It is clear from the beginning of the article that Crenshaw affirms the metaphysical element of critical theory. That is, she accepts that there are only two types of people, oppressor and oppressed, understood in terms of their membership to certain oppressed or oppressor groups. In fact, the metaphysical element undergirds intersectionality, and intersectionality merely modifies it. Just think about it. If we're defined as oppressor or oppressed on the basis of group identity, what happens when one's group identities include membership in both oppressed and oppressor groups? It is simply true that many advocates of women's rights in the 19th century were also racist and therefore had no interest in including black women in the movement for women's rights.
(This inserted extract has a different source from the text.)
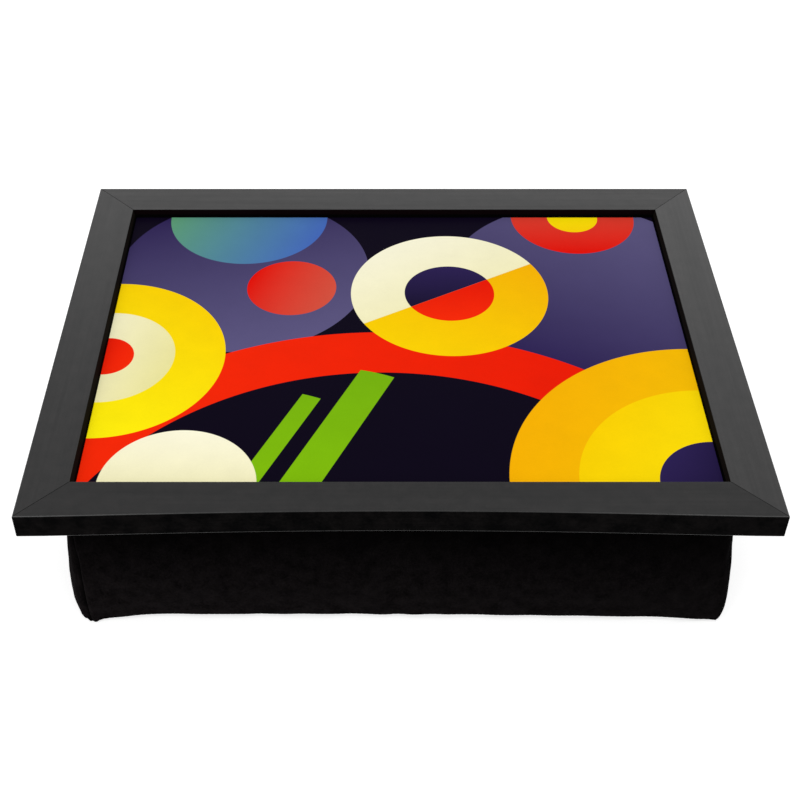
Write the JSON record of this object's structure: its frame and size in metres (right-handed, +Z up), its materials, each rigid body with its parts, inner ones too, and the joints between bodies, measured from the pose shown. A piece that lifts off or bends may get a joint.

This observation leads critical theorists, who affirm the metaphysical element, to almost invariably adopt intersectionality on the simple basis that identity is more complex than membership with any one group. This is one of the most important modifications of classical Marxism put forward by the Frankfurt school, who contended that classical Marxism had failed in its predictions because it had conceived of oppression merely in terms of class. Once one realizes that an individual inhabits more than one group, then intersectionality quite clearly follows.
It is because of this that Crenshaw can claim in the beginning of the article that "discrimination tends to be viewed in terms of sex- or class-privileged Blacks; in sex discrimination cases, the focus is on race- and class-privileged women" (140). This statement assumes that one is already privileged in virtue of at least one group identity (say, one's whiteness) and yet can be oppressed with respect to another (say, one's femininity). Either way, the central point of the metaphysical element, that one is oppressed or oppressor merely on the basis of that group identity, is assumed.
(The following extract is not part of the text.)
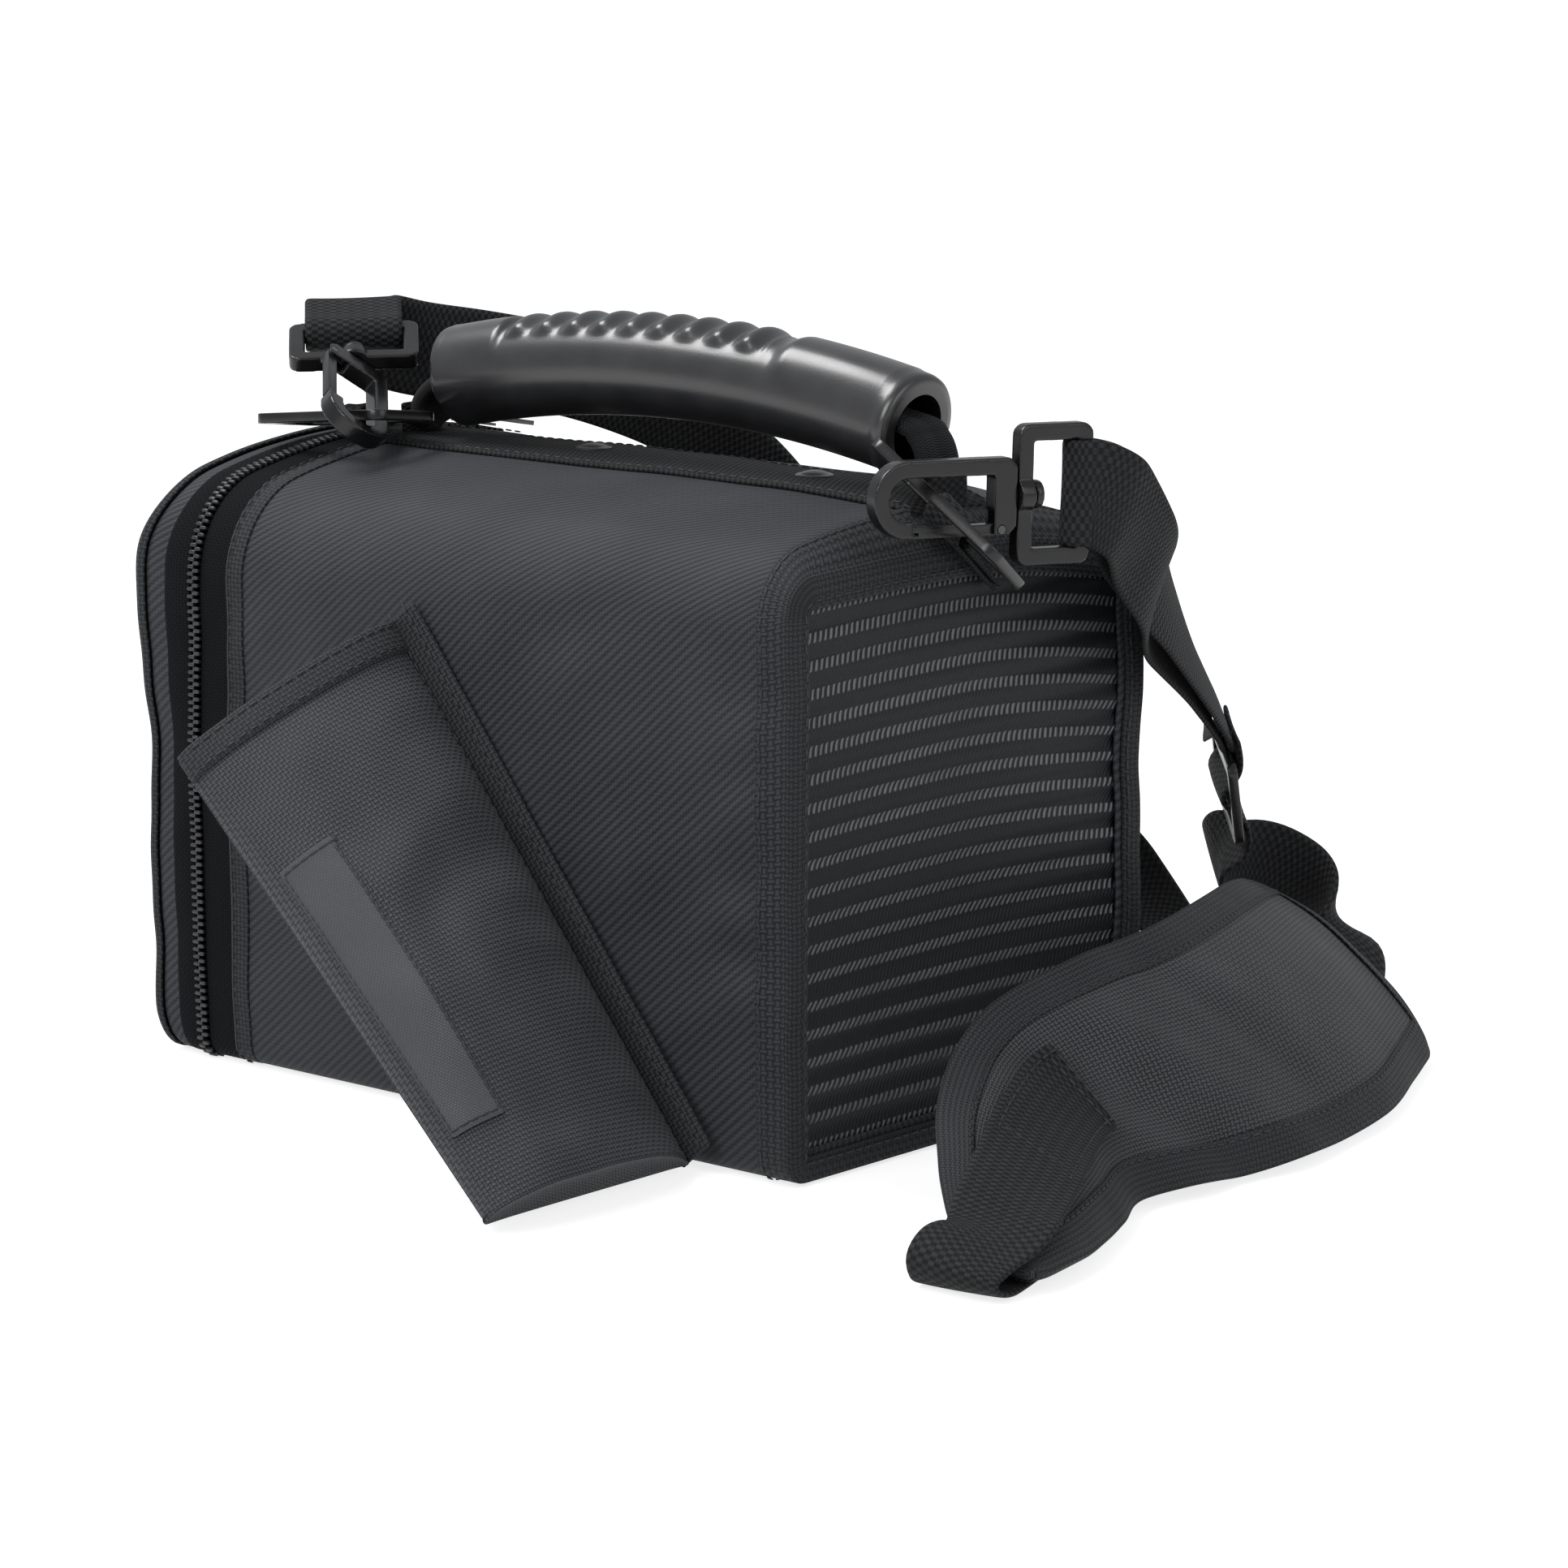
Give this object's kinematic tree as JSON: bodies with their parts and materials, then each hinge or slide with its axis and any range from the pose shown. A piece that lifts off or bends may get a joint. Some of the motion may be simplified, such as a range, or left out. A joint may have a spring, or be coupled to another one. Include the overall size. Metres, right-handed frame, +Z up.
{
  "type": "padded carrying case",
  "caption": "Padded black nylon carrying case with mesh front, zipped rear lid, ribbed grip handle, shoulder strap with pad, snap hooks and a lean-to accessory pouch.",
  "frame": {"origin": "middle of the case's flat bottom, on the surface it stands on", "axes": "+Z up; the mesh front faces -Y; the carry handle runs along Y; the pouch leans on the -X side"},
  "size_m": [0.301, 0.3194, 0.1902],
  "materials": {
    "shell_nylon": "matte woven",
    "binding_tape": "matte woven",
    "zip_tape": "matte woven",
    "zip_teeth": "satin",
    "foam": "matte",
    "lining": "matte woven",
    "board": "matte",
    "mesh": "matte knitted",
    "webbing": "matte woven",
    "grip_rubber": "satin",
    "hard_plastic": "gloss",
    "metal": "satin",
    "zip_metal": "satin",
    "pad_cloth": "matte woven",
    "pouch_nylon": "matte woven",
    "label": "matte"
  },
  "bodies": {
    "case": {"outer_cover": "shell_nylon", "foam_padding": "foam", "lining": "lining", "front_border": "shell_nylon", "front_mesh": "mesh", "front_binding": "binding_tape", "zip_tape_case": "zip_tape", "zip_teeth_case": "zip_teeth", "hinge_tape_case": "zip_tape", "top_strip": "webbing", "rivet_front": "metal", "rivet_rear": "metal", "eye_front": "hard_plastic", "eye_rear": "hard_plastic", "ring_keeper_front": "webbing", "ring_keeper_rear": "webbing", "strap_front": "webbing", "strap_slider": "hard_plastic", "shoulder_pad": "pad_cloth", "pad_binding": "binding_tape", "strap_main": "webbing", "strap_rear": "webbing"},
    "rear_lid": {"zip_teeth_lid": "zip_teeth", "hinge_tape_lid": "zip_tape", "lid_gusset": "shell_nylon", "lid_panel": "shell_nylon", "lid_board": "board", "lid_lining": "lining", "lid_piping": "binding_tape"},
    "zip_slider": {"zip_slider": "zip_metal"},
    "zip_pull": {"zip_pull": "zip_metal"},
    "handle": {"handle_grip": "grip_rubber", "handle_webbing": "webbing"},
    "ring_front": {"ring_front": "hard_plastic"},
    "ring_rear": {"ring_rear": "hard_plastic"},
    "hook_front": {"hook_front": "hard_plastic", "gate_pin_front": "metal"},
    "gate_front": {"gate_front": "hard_plastic"},
    "hook_rear": {"hook_rear": "hard_plastic", "gate_pin_rear": "metal"},
    "gate_rear": {"gate_rear": "hard_plastic"},
    "pouch": {"pouch_body": "pouch_nylon", "pouch_back": "pouch_nylon", "pouch_hem": "binding_tape", "pouch_binding": "binding_tape", "pouch_label": "label"}
  },
  "joints": [
    {"name": "lid_hinge", "type": "hinge", "parent": "case", "child": "rear_lid", "pos_m": [0.0659, 0.0885, 0.07], "axis": [0, 0, -1], "range_deg": [0, 170]},
    {"name": "zip_travel", "type": "hinge", "parent": "case", "child": "zip_slider", "pos_m": [0, 0.0885, -0.02686], "axis": [0, 1, 0], "range_deg": [-10.39, 0]},
    {"name": "pull_flip", "type": "hinge", "parent": "zip_slider", "child": "zip_pull", "pos_m": [0.03473, 0.0885, 0.15354], "axis": [0, -1, 0], "range_deg": [0, 40]},
    {"name": "handle_tilt", "type": "hinge", "parent": "case", "child": "handle", "pos_m": [0, -0.013, 0.1624], "axis": [0, 1, 0], "range_deg": [-15, 35]},
    {"name": "ring_swing_front", "type": "hinge", "parent": "case", "child": "ring_front", "pos_m": [-0.01212, -0.11333, 0.14837], "axis": [-0.071, -0.8597, -0.5058], "range_deg": [-1.5, 1.5]},
    {"name": "ring_swing_rear", "type": "hinge", "parent": "case", "child": "ring_rear", "pos_m": [-0.01374, 0.07785, 0.15821], "axis": [0.0199, 0.9938, -0.1093], "range_deg": [-1.5, 1.5]},
    {"name": "hook_swivel_front", "type": "hinge", "parent": "case", "child": "hook_front", "pos_m": [-0.04298, -0.11172, 0.15811], "axis": [0.94, -0.34, -0.03], "range_deg": [-7, 8]},
    {"name": "hook_swivel_rear", "type": "hinge", "parent": "case", "child": "hook_rear", "pos_m": [-0.0386, 0.05869, 0.1583], "axis": [0.661, 0.6661, 0.3455], "range_deg": [-4, 4]},
    {"name": "gate_press_front", "type": "hinge", "parent": "hook_front", "child": "gate_front", "pos_m": [-0.01124, -0.1232, 0.14939], "axis": [0.3401, 0.9404, 0], "range_deg": [0, 6], "stiffness_Nm_per_rad": 0.02},
    {"name": "gate_press_rear", "type": "hinge", "parent": "hook_rear", "child": "gate_rear", "pos_m": [-0.02162, 0.08452, 0.1744], "axis": [0.2337, -0.6204, 0.7487], "range_deg": [0, 6], "stiffness_Nm_per_rad": 0.02},
    {"name": "pouch_slide", "type": "slide", "parent": "case", "child": "pouch", "axis": [-1, 0, 0], "range_m": [0, 0.15]}
  ]
}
On reflection, this modification of the metaphysical element of critical theory severely complicates every other element of critical theory. I'll take each of these in turn.
First, the postmodern element of critical theory. Remember that this element claims that hegemonic power is the power of the dominant group to impose its values and worldview on oppressed groups, thereby politicizing the making of claims itself. What happens when the way in which white women understand their own oppression as women includes "white" values that function to subjugate black people? Intersectionality entails that the effort of white women to address issues related to feminism can actually lead to the further oppression of black women! This means that people engaged in activism for one group must consider the members of their group who are subjugated because of other group identities. Consider this statement from Black Lives Matter on their "About Black Lives Matter" page (emphasis is mine):
"We affirm the lives of Black queer and trans folks, disabled folks, undocumented folks, folks with records, women, and all Black lives along the gender spectrum. Our network centers those who have been marginalized within Black liberation movements."
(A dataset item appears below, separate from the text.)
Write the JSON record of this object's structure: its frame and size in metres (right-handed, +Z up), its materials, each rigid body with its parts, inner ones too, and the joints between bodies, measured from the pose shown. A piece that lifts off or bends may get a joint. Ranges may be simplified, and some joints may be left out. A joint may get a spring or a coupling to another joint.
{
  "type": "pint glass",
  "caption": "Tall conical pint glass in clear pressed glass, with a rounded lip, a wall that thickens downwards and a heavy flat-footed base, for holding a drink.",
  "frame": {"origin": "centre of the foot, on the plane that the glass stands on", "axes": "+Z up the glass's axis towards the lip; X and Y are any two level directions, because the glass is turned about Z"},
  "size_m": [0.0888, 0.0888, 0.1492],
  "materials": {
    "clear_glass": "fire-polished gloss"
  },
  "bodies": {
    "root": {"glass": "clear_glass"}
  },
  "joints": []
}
This is a very typical expression of intersectionality, since it assumes that many members of an oppressed group can be further oppressed by their identification with other oppressed groups.
Let's consider one example. Any honest assessment of the state of the black community must contend with the shocking rate of single motherhood in the black community. According to the Census Bureau, the percentage of black children living in households where only the mother is present is 46.3%. For perspective, the next highest percentage of children living with only the mother in the house is among Hispanics at 24%, about half of the rate for black children. The percentage of black children living with only the father in the home is 4.5%, and it is 8% with no parent in the household. This adds up to a staggering 58.8% of black children living in households in which one or both parents is not present. It doesn't take a genius to see that the resulting destabilization in the household, when children do not grow up with two loving, committed, married parents, will take its toll on these children, contributing to issues such as criminality. Given this statistic, one would think that it would make sense to encourage those in the black community to wait to get married before having children and to build stable households in which they can raise their children. The absence of the father is a very real and debilitating problem in the black community.
So BLM supports having strong and able fathers in the household, right? Wrong. In fact, Crenshaw devotes several pages of her article opposing such an assessment of the black community as racist (163-166). In particular, such assessments are racist in that they blindly hold black women to the standard of "white social norms" (163). In response to an assessment that suggested that a solution to the social ills of the black community is to encourage and empower black men to get involved in the family again, Crenshaw suggested that we should instead address these ills in a way that "maximize[s] the choices of Black women" (166).
This is somewhat complex, but here is what's going on. Since Crenshaw sees the world in terms of oppressor and oppressed, then the concerns of men and women are opposed to each other because of patriarchy, even if the men and women in question are black. Therefore, to attempt to rebuild the family structure within the black community by focusing on men is to fail to give a voice to black women, who are multiply oppressed both by white people via systemic racism and by their own husbands via the patriarchy. To argue that black men ought to become more involved as husbands and fathers is to uphold the social norms associated with white supremacy and the patriarchy, so it is better instead to maximize the mother's opportunities in society. The implicit assumption undergirding this, however, is that no harm will be done when the child grows up without a father, and this simply isn't true. But, for the sake of intersectionality, that which actually negatively affects the black community will not be changed for the sake of social justice.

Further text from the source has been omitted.